Natasha, have you ever talked to Myra Savant-Harris? She may have some studies that she can point you to read. I know she has followed nutrition with bitches quite a bit (including how it relates to whelping & mortality), but I'm not so sure about puppies.


----------



## DanielBMe (Nov 25, 2007)

If lack of vitamin D is a concern, you could always add extra to the puppy's meal. I don't know much about raising puppies on raw since my guys were a wee bit older. Bogart was 1 and Brando about 5 months. 

I'm sure if you do a search on google, you'll find tons of stuff though.


----------



## Carefulove (Mar 20, 2009)

Have you check dogforums (.) com?
I am curious as I want to do raw as well.


----------



## Kathy (Nov 9, 2006)

I have never heard of that but I am not an expert. I weaned a litter to both raw and kibble not too long ago and have not had any issues.


----------



## Petaluna (May 9, 2008)

Kathy, you said you weaned them to "both" raw and kibble - do you mean the same litter ate both raw and kibble at the same time, or alternated diets at mealtimes, or are you talking 2 separate litters? 

I looked up the NV nutritional analysis and it does contain 240 IU Vit-D (the organic chicken) and claims to be nutritionally complete. It's not added as a supplement, but sounds like it comes from the ingredients. I still feel like I want to add supplements occasionally just to make sure all the bases are covered, since I don't know that all the minerals and nutrition is really in our food supply anymore due to depleted soils, etc.

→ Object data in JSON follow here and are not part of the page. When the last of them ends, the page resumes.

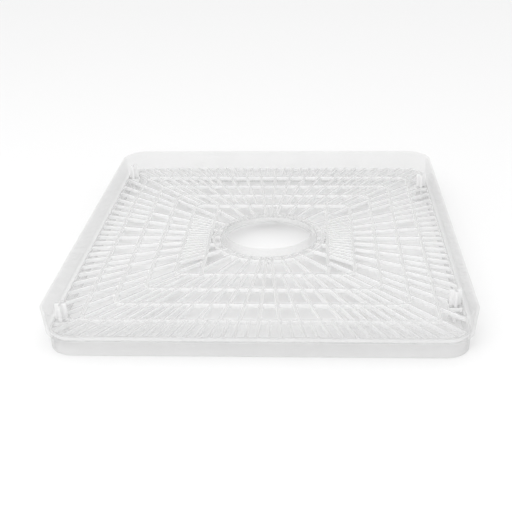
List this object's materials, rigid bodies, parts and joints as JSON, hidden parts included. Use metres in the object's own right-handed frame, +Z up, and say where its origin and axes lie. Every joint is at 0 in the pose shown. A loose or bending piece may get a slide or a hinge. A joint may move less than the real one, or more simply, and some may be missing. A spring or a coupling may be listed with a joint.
{
  "type": "food dehydrator tray",
  "caption": "Clear rectangular stacking tray of a food dehydrator: low wall, nesting skirt, grille deck of rings and radial ribs round a collared centre hole, corner stacking posts.",
  "frame": {"origin": "on the surface the tray stands on, straight under the middle of the centre hole", "axes": "+Z up, +Y along the longer side (front to back), +X across"},
  "size_m": [0.298, 0.34, 0.0312],
  "materials": {
    "clear_plastic": "polished, clear"
  },
  "bodies": {
    "root": {"upper_wall_left": "clear_plastic", "upper_wall_right": "clear_plastic", "upper_wall_front": "clear_plastic", "upper_wall_rear": "clear_plastic", "upper_wall_corner_front_left": "clear_plastic", "upper_wall_corner_front_right": "clear_plastic", "upper_wall_corner_rear_left": "clear_plastic", "upper_wall_corner_rear_right": "clear_plastic", "seat_ledge": "clear_plastic", "nesting_skirt": "clear_plastic", "hub_collar": "clear_plastic", "hub_ring": "clear_plastic", "hub_side_panel_left": "clear_plastic", "hub_side_panel_right": "clear_plastic", "deck_band_1": "clear_plastic", "deck_band_2": "clear_plastic", "deck_band_3": "clear_plastic", "deck_band_4": "clear_plastic", "stacking_post_front_left": "clear_plastic", "stacking_foot_front_left": "clear_plastic", "stacking_post_rear_left": "clear_plastic", "stacking_foot_rear_left": "clear_plastic", "stacking_post_front_right": "clear_plastic", "stacking_foot_front_right": "clear_plastic", "stacking_post_rear_right": "clear_plastic", "stacking_foot_rear_right": "clear_plastic"}
  },
  "joints": []
}
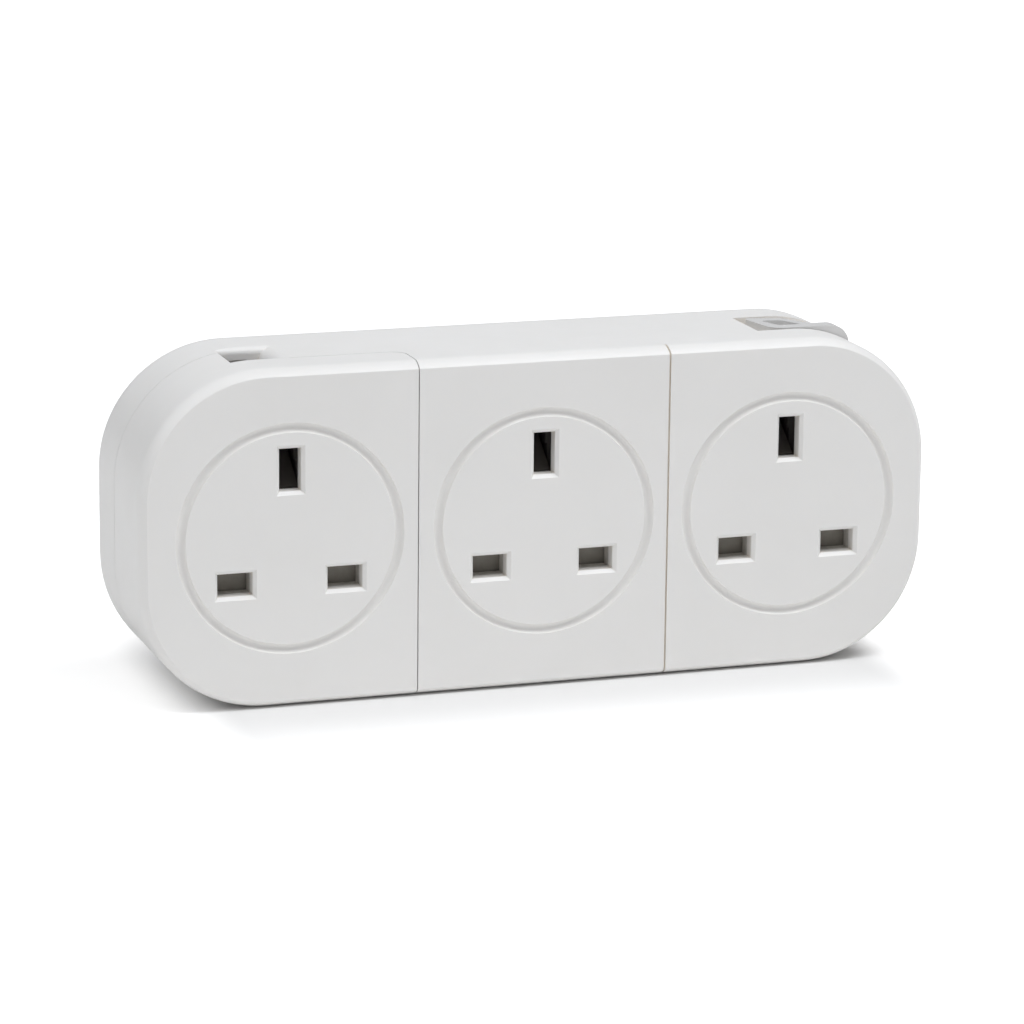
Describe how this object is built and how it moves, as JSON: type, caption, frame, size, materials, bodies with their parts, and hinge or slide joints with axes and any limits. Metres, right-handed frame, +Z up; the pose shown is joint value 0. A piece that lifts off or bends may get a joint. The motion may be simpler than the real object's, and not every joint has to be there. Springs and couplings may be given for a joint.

I don't know what supps you could get too much of, though. 

I'll be asking my vet some of these questions today.


----------



## Kathy (Nov 9, 2006)

Petaluna said:


> Kathy, you said you weaned them to "both" raw and kibble - do you mean the same litter ate both raw and kibble at the same time, or alternated diets at mealtimes, or are you talking 2 separate litters?


Diane,
I fed the same litter Kibble in the morning and then raw at dinner. They all thrived beautifully and loved the variety as did the new owners. I wanted to see how they would do and I feel they did very well. I fed NV raw which does seem to be well balanced. 
Kathy


----------



## AgilityHav (Aug 20, 2007)

Hailey is also on NV raw. My vet reccomended doing half puppy kibble, half raw, so I think that is most likely what I will do.


----------



## Petaluna (May 9, 2008)

I saw my vet yesterday and she said the NV raw is balanced, a good food, and that it should give a growing puppy all her nutrients. It does have vitamin D, I looked up the label, but I am going to supplement with some cod liver oil a few times a week just in case. I'm also adding a little bit of a canine formula enzyme and probiotic. My vet said she had never observed or read about growth problems in puppies related to raw feeding or vitamin deficiency as a result of raw feeding. I am thinking a kibble meal kind of defeats the purpose of raw, but maybe a minimally processed, high quality kibble that doesn't compete with the digestion transit time, if that's even an issue in these guys. 

I think Violet would gobble anything I put in front of her, she's already scouring and sniffing for anything we've dropped, and no problems whatsoever with the food change. The stool is smaller, a little wetter, and harder to pick up, it leaves some residue on the grass (which is where she seems to prefer to put it vs. the $500 gravel potty area I had built), but less cleanup convenience is a small price to pay in trade for her health if she thrives on this diet.


----------